> [TASK BRIEF]: Quote verbatim every line from the line containing "handle, upper_handle_solder, lower_handle_solder" to the line containing "# the axis of", inclusive of both, and no other line.

====

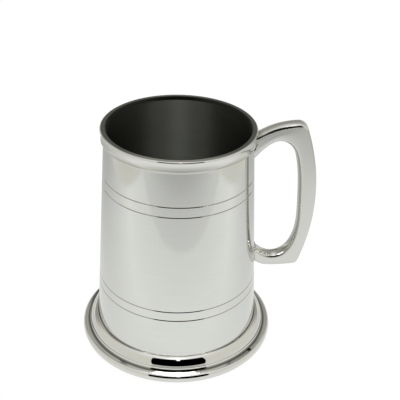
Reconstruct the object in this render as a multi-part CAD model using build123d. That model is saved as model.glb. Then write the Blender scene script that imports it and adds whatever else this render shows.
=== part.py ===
from build123d import *
import math
import os

# One-pint pewter tankard. Origin on the axis at the table, +Z up, handle towards +X, millimetres.
# Profiles are drawn as (radius, height) in the XZ plane and turned about Z.

# Driving dimensions
RIM_TOP_Z = 123.65             # flat top of the lip
HANDLE_TOP_Z = 125.45
BARREL_FOOT_RADIUS = 44.2      # outer radius of the barrel at BARREL_FOOT_Z
BARREL_FOOT_Z = 10.5
BARREL_MOUTH_RADIUS = 38.1     # outer radius of the barrel at BARREL_MOUTH_Z
BARREL_MOUTH_Z = 117.5
WALL = 1.2                     # radial thickness of the barrel
BARREL_BOTTOM_Z = 6.8
BARREL_TOP_Z = 121.6
LINE_HEIGHTS = (33.5, 38.8, 93.5, 99.0)   # engraved lines, lowest first
LINE_WIDTH = 0.6
LINE_DEPTH = 0.28
SOLDER_CHAMFER = 0.6           # chamfer on the barrel's top edge, filled with solder

FLOOR_THICKNESS = 1.5
FLOOR_FILLET = 1.8             # solder leg in the corner of the cup
FLANGE_INNER_RADIUS = 41.0     # inward flange of the foot, under barrel and floor
FLANGE_THICKNESS = 1.4
FOOT_SOLDER_LEG = 1.3

LIP_RADIUS = 39.7              # widest circle of the lip
COLLAR_RADIUS = 39.15          # waist of the hollow collar under the lip
COLLAR_WAIST_Z = 120.0
COLLAR_BOTTOM_Z = 117.3

FOOT_TOP_Z = 11.1
FOOT_SEAT_Z = 10.3             # where the foot's lip meets the barrel
FOOT_RADIUS = 53.0
FOOT_INSIDE_RADIUS = 49.6      # inner edge of the ring that the foot stands on

HANDLE_THICKNESS = 8.2         # across the handle, along Y
HANDLE_EDGE_RADIUS = 1.8
SHOULDER_RADIUS = 2.2          # square shoulders at the outer corners of the handle
INSIDE_BARREL_X = 30.0         # handle outlines run in to here before the barrel is cut away

UPPER_PAD_Z = (109.5, 115.0)   # solder pad behind the upper root
LOWER_ROOT_Z = (42.5, 51.3)    # where the lower arm meets the barrel
PAD_WIDTH = 5.0
PAD_DEPTH = 0.6
FILLET_SPREAD = 1.5            # solder fillet around the lower root
FILLET_HEIGHT = 1.6


def barrel_radius(z):
    """Outer radius of the barrel, a straight cone."""
    taper = (BARREL_MOUTH_RADIUS - BARREL_FOOT_RADIUS) / (BARREL_MOUTH_Z - BARREL_FOOT_Z)
    return BARREL_FOOT_RADIUS + taper * (z - BARREL_FOOT_Z)


def bore_radius(z):
    """Inner radius of the barrel."""
    return barrel_radius(z) - WALL


def at(radius, z):
    """A profile point in the XZ plane."""
    return Vector(radius, 0, z)


def lines(*points):
    """Straight edges through the profile points."""
    return [Line(at(*a), at(*b)) for a, b in zip(points, points[1:])]


def arc(start, through, end):
    """One arc of a profile."""
    return ThreePointArc(at(*start), at(*through), at(*end))


def profile_face(edges):
    """The flat face inside a closed chain of edges."""
    return Face(Wire(edges))


def turned(edges):
    """A ring or disc turned from a closed profile."""
    return revolve(profile_face(edges), Axis.Z, 360)


def turned_polygon(*points):
    """A ring or disc turned from a polygon."""
    return turned(lines(*points, points[0]))


def make_barrel():
    """Tapered tube with a V groove for each engraved line and a chamfer for the rim solder."""
    outside = [(barrel_radius(BARREL_BOTTOM_Z), BARREL_BOTTOM_Z)]
    for z in LINE_HEIGHTS:
        low, high = z - LINE_WIDTH / 2, z + LINE_WIDTH / 2
        outside.append((barrel_radius(low), low))
        outside.append((barrel_radius(z) - LINE_DEPTH, z))
        outside.append((barrel_radius(high), high))
    chamfer_z = BARREL_TOP_Z - SOLDER_CHAMFER
    outside.append((barrel_radius(chamfer_z), chamfer_z))
    outside.append((barrel_radius(BARREL_TOP_Z) - SOLDER_CHAMFER, BARREL_TOP_Z))
    inside = [
        (bore_radius(BARREL_TOP_Z), BARREL_TOP_Z),
        (bore_radius(BARREL_BOTTOM_Z), BARREL_BOTTOM_Z),
    ]
    return turned_polygon(*outside, *inside)


def make_rim_solder():
    """Solder that fills the chamfer between the barrel's top edge and the rim moulding."""
    chamfer_z = BARREL_TOP_Z - SOLDER_CHAMFER
    return turned_polygon(
        (barrel_radius(chamfer_z), chamfer_z),
        (barrel_radius(BARREL_TOP_Z), BARREL_TOP_Z),
        (barrel_radius(BARREL_TOP_Z) - SOLDER_CHAMFER, BARREL_TOP_Z),
    )


def rim_outside():
    """Visible outline of the rim moulding, from the bore over the lip and down the collar."""
    lip_start = (bore_radius(BARREL_TOP_Z), BARREL_TOP_Z)
    throat = (36.75, RIM_TOP_Z - 0.4)
    crest = (37.15, RIM_TOP_Z)
    lip_edge = (38.95, RIM_TOP_Z - 0.05)
    brow = (LIP_RADIUS, RIM_TOP_Z - 0.85)
    waist = (COLLAR_RADIUS, COLLAR_WAIST_Z)
    flare = (39.22, 118.3)
    bead = (39.34, 117.85)
    bead_bottom = (39.25, COLLAR_BOTTOM_Z)
    return [
        *lines(lip_start, throat),
        arc(throat, (36.87, RIM_TOP_Z - 0.12), crest),
        *lines(crest, lip_edge),
        arc(lip_edge, (39.49, RIM_TOP_Z - 0.27), brow),
        arc(brow, (39.25, 121.2), waist),
        arc(waist, (39.16, 119.2), flare),
        *lines(flare, bead),
        arc(bead, (39.37, 117.6), bead_bottom),
        *lines(bead_bottom, (barrel_radius(COLLAR_BOTTOM_Z), COLLAR_BOTTOM_Z)),
    ]


def make_rim_moulding():
    """Lip ring with a collar that grips the outside of the barrel's mouth."""
    inside = lines(
        (barrel_radius(COLLAR_BOTTOM_Z), COLLAR_BOTTOM_Z),
        (barrel_radius(BARREL_TOP_Z), BARREL_TOP_Z),
        (bore_radius(BARREL_TOP_Z), BARREL_TOP_Z),
    )
    return turned([*rim_outside(), *inside])


def make_floor_plate():
    """Flat disc that closes the bottom of the barrel."""
    top = BARREL_BOTTOM_Z + FLOOR_THICKNESS
    return turned_polygon(
        (0, BARREL_BOTTOM_Z),
        (bore_radius(BARREL_BOTTOM_Z), BARREL_BOTTOM_Z),
        (bore_radius(top), top),
        (0, top),
    )


def make_floor_solder():
    """Concave fillet of solder around the floor, inside the cup."""
    low = BARREL_BOTTOM_Z + FLOOR_THICKNESS
    high = low + FLOOR_FILLET
    corner = (bore_radius(low), low)
    toe = (bore_radius(low) - FLOOR_FILLET, low)
    head = (bore_radius(high), high)
    middle = (corner[0] - FLOOR_FILLET * 0.3, low + FLOOR_FILLET * 0.3)
    return turned([arc(toe, middle, head), *lines(head, corner, toe)])


def make_foot_solder():
    """Ring of solder under the floor, against the inner edge of the foot's flange."""
    return turned_polygon(
        (FLANGE_INNER_RADIUS, BARREL_BOTTOM_Z),
        (FLANGE_INNER_RADIUS - FOOT_SOLDER_LEG, BARREL_BOTTOM_Z),
        (FLANGE_INNER_RADIUS, BARREL_BOTTOM_Z - FOOT_SOLDER_LEG),
    )


def foot_outside():
    """Visible outline of the foot: lip, ovolo, ridge, cove, flange and the sole it stands on."""
    seat = (barrel_radius(FOOT_SEAT_Z), FOOT_SEAT_Z)
    lip_side = (44.32, 10.9)
    lip_top = (44.5, FOOT_TOP_Z)
    ovolo = (46.1, 10.3)
    ridge = (48.38, 7.3)
    nose = (48.5, 6.8)
    flange = (49.6, 4.85)
    shelf = (51.1, 4.6)
    corner = (FOOT_RADIUS, 2.6)
    brim = (52.95, 1.6)
    sole = (51.5, 0)
    return [
        *lines(seat, lip_side),
        arc(lip_side, (44.37, 11.02), lip_top),
        arc(lip_top, (45.33, 10.79), ovolo),
        arc(ovolo, (47.41, 9.02), ridge),
        arc(ridge, (48.48, 7.07), nose),
        arc(nose, (48.8, 5.65), flange),
        *lines(flange, shelf),
        arc(shelf, (52.45, 3.98), corner),
        arc(corner, (53.0, 2.1), brim),
        arc(brim, (52.48, 0.58), sole),
        *lines(sole, (FOOT_INSIDE_RADIUS, 0)),
    ]


def make_foot_moulding():
    """Spun shell of the foot, hollow underneath, with an inward flange under the barrel."""
    flange_bottom = BARREL_BOTTOM_Z - FLANGE_THICKNESS
    inside = lines(
        (FOOT_INSIDE_RADIUS, 0),
        (49.4, 2.4),
        (48.0, 3.4),
        (46.6, flange_bottom),
        (FLANGE_INNER_RADIUS, flange_bottom),
        (FLANGE_INNER_RADIUS, BARREL_BOTTOM_Z),
        (barrel_radius(BARREL_BOTTOM_Z), BARREL_BOTTOM_Z),
        (barrel_radius(FOOT_SEAT_Z), FOOT_SEAT_Z),
    )
    return turned([*foot_outside(), *inside])


def body_envelope():
    """Solid of revolution bounded by the barrel and the rim moulding, to cut roots to fit."""
    below = (barrel_radius(BARREL_BOTTOM_Z), BARREL_BOTTOM_Z)
    collar_foot = (barrel_radius(COLLAR_BOTTOM_Z), COLLAR_BOTTOM_Z)
    lip_start = (bore_radius(BARREL_TOP_Z), BARREL_TOP_Z)
    core = lines(collar_foot, below, (0, BARREL_BOTTOM_Z), (0, BARREL_TOP_Z), lip_start)
    return turned([*rim_outside(), *core])


def handle_outline():
    """Outer edge of the handle: arched top, bowed back and nearly flat underside."""
    top_start = (37.6, 117.6)
    top_end = (61.6, HANDLE_TOP_Z)
    upper_corner = (64.3, HANDLE_TOP_Z)
    lower_corner = (66.0, 40.3)
    underside_end = (60.0, 39.8)
    root = (41.7, 42.9)
    return [
        arc(top_start, (49.0, 123.5), top_end),
        *lines(top_end, upper_corner),
        arc(upper_corner, (73.0, 81.5), lower_corner),
        *lines(lower_corner, underside_end),
        Spline(at(*underside_end), at(52.0, 39.6), at(46.5, 40.3), at(*root)),
        *lines(root, (INSIDE_BARREL_X, root[1]), (INSIDE_BARREL_X, top_start[1]), top_start),
    ]


def grip_opening():
    """Edge of the finger opening, one smooth curve closed off inside the barrel."""
    curve = [
        (38.1, 104.4),
        (44.4, 111.5),
        (51.8, 115.2),
        (57.9, 111.9),
        (61.3, 104.0),
        (64.0, 78.0),
        (61.9, 54.4),
        (58.1, 48.6),
        (52.0, 46.3),
        (46.4, 48.1),
        (41.2, 52.5),
    ]
    return [Spline(*[at(*point) for point in curve]), *lines(curve[-1], curve[0])]


def handle_casting():
    """The handle before its roots are cut to fit the barrel."""
    outer = profile_face(handle_outline())
    corners = [v for v in outer.vertices() if v.X > 63]
    outer = outer.fillet_2d(SHOULDER_RADIUS, corners)
    outline = outer - profile_face(grip_opening())
    blank = extrude(outline, HANDLE_THICKNESS / 2, dir=(0, 1, 0), both=True)
    half = HANDLE_THICKNESS / 2
    rounded = []
    for edge in blank.edges():
        box = edge.bounding_box()
        flat = math.isclose(box.min.Y, box.max.Y, abs_tol=1e-4)
        outside_barrel = box.max.X > INSIDE_BARREL_X + 1 and box.min.X > INSIDE_BARREL_X - 1
        if flat and outside_barrel and math.isclose(abs(box.min.Y), half, abs_tol=1e-3):
            rounded.append(edge)
    return fillet(rounded, HANDLE_EDGE_RADIUS)


def pad_block(low, high, reach):
    """Block across the handle's root, from inside the barrel out to `reach` beyond its wall."""
    outer_x = barrel_radius((low + high) / 2) + reach
    length = outer_x - INSIDE_BARREL_X
    block = Box(length, PAD_WIDTH, high - low)
    return Pos(INSIDE_BARREL_X + length / 2, 0, (low + high) / 2) * block


def lower_root_fillet():
    """Tapered collar around the lower root, before barrel and handle are cut from it."""
    low, high = LOWER_ROOT_Z
    root_x = barrel_radius((low + high) / 2)
    plane = Plane(origin=(root_x + FILLET_HEIGHT, 0, (low + high) / 2), x_dir=(0, 1, 0), z_dir=(-1, 0, 0))
    tip = plane * RectangleRounded(HANDLE_THICKNESS + 0.2, high - low + 0.2, 1.6)
    return extrude(tip, FILLET_HEIGHT + 1.5, taper=-math.degrees(math.atan(FILLET_SPREAD / FILLET_HEIGHT)))


def make_handle_and_solders():
    """Handle cut to the barrel and rim, with the solder that holds its two roots."""
    envelope = body_envelope()
    casting = handle_casting() - envelope
    upper_pad = pad_block(*UPPER_PAD_Z, PAD_DEPTH) - envelope
    lower_pad = pad_block(LOWER_ROOT_Z[0] + 2, LOWER_ROOT_Z[1] - 2, PAD_DEPTH) - envelope
    handle = casting - upper_pad - lower_pad
    lower_solder = (lower_root_fillet() - envelope - casting) + lower_pad
    return handle, upper_pad, lower_solder


def write(node, shape):
    """One STEP file per sub-part."""
    export_step(shape, os.path.join("parts", node + ".step"))


os.makedirs("parts", exist_ok=True)
handle, upper_handle_solder, lower_handle_solder = make_handle_and_solders()
write("barrel", make_barrel())
write("rim_moulding", make_rim_moulding())
write("rim_solder", make_rim_solder())
write("floor_plate", make_floor_plate())
write("floor_solder", make_floor_solder())
write("foot_moulding", make_foot_moulding())
write("foot_solder", make_foot_solder())
write("handle", handle)
write("upper_handle_solder", upper_handle_solder)
write("lower_handle_solder", lower_handle_solder)
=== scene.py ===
import math

import bmesh
import bpy
import numpy as np
from mathutils import Matrix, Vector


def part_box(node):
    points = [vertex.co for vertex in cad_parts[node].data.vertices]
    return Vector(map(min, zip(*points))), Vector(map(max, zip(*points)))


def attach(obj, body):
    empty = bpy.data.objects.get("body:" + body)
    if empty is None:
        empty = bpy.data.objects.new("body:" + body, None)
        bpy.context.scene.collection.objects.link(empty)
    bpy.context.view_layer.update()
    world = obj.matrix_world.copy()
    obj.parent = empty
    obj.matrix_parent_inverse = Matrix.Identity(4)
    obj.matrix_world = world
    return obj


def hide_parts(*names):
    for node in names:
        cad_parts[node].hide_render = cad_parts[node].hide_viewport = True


# A one-pint pewter tankard on a white sheet. Profiles are (radius, height) in millimetres about
# the axis of the barrel, and MM turns them into metres when a mesh is made.

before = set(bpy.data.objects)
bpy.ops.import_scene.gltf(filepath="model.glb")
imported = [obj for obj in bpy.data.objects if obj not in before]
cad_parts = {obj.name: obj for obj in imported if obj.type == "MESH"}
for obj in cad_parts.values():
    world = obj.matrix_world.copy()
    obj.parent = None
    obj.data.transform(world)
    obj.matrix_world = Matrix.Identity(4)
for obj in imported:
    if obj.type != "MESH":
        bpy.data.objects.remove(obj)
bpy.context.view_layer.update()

MM = 0.001
AROUND = 288                  # steps round the axis of a turned piece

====

> [RESULT FOR THIS TASK]:
handle, upper_handle_solder, lower_handle_solder = make_handle_and_solders()
write("barrel", make_barrel())
write("rim_moulding", make_rim_moulding())
write("rim_solder", make_rim_solder())
write("floor_plate", make_floor_plate())
write("floor_solder", make_floor_solder())
write("foot_moulding", make_foot_moulding())
write("foot_solder", make_foot_solder())
write("handle", handle)
write("upper_handle_solder", upper_handle_solder)
write("lower_handle_solder", lower_handle_solder)
=== scene.py ===
import math

import bmesh
import bpy
import numpy as np
from mathutils import Matrix, Vector


def part_box(node):
    points = [vertex.co for vertex in cad_parts[node].data.vertices]
    return Vector(map(min, zip(*points))), Vector(map(max, zip(*points)))


def attach(obj, body):
    empty = bpy.data.objects.get("body:" + body)
    if empty is None:
        empty = bpy.data.objects.new("body:" + body, None)
        bpy.context.scene.collection.objects.link(empty)
    bpy.context.view_layer.update()
    world = obj.matrix_world.copy()
    obj.parent = empty
    obj.matrix_parent_inverse = Matrix.Identity(4)
    obj.matrix_world = world
    return obj


def hide_parts(*names):
    for node in names:
        cad_parts[node].hide_render = cad_parts[node].hide_viewport = True


# A one-pint pewter tankard on a white sheet. Profiles are (radius, height) in millimetres about
# the axis of the barrel, and MM turns them into metres when a mesh is made.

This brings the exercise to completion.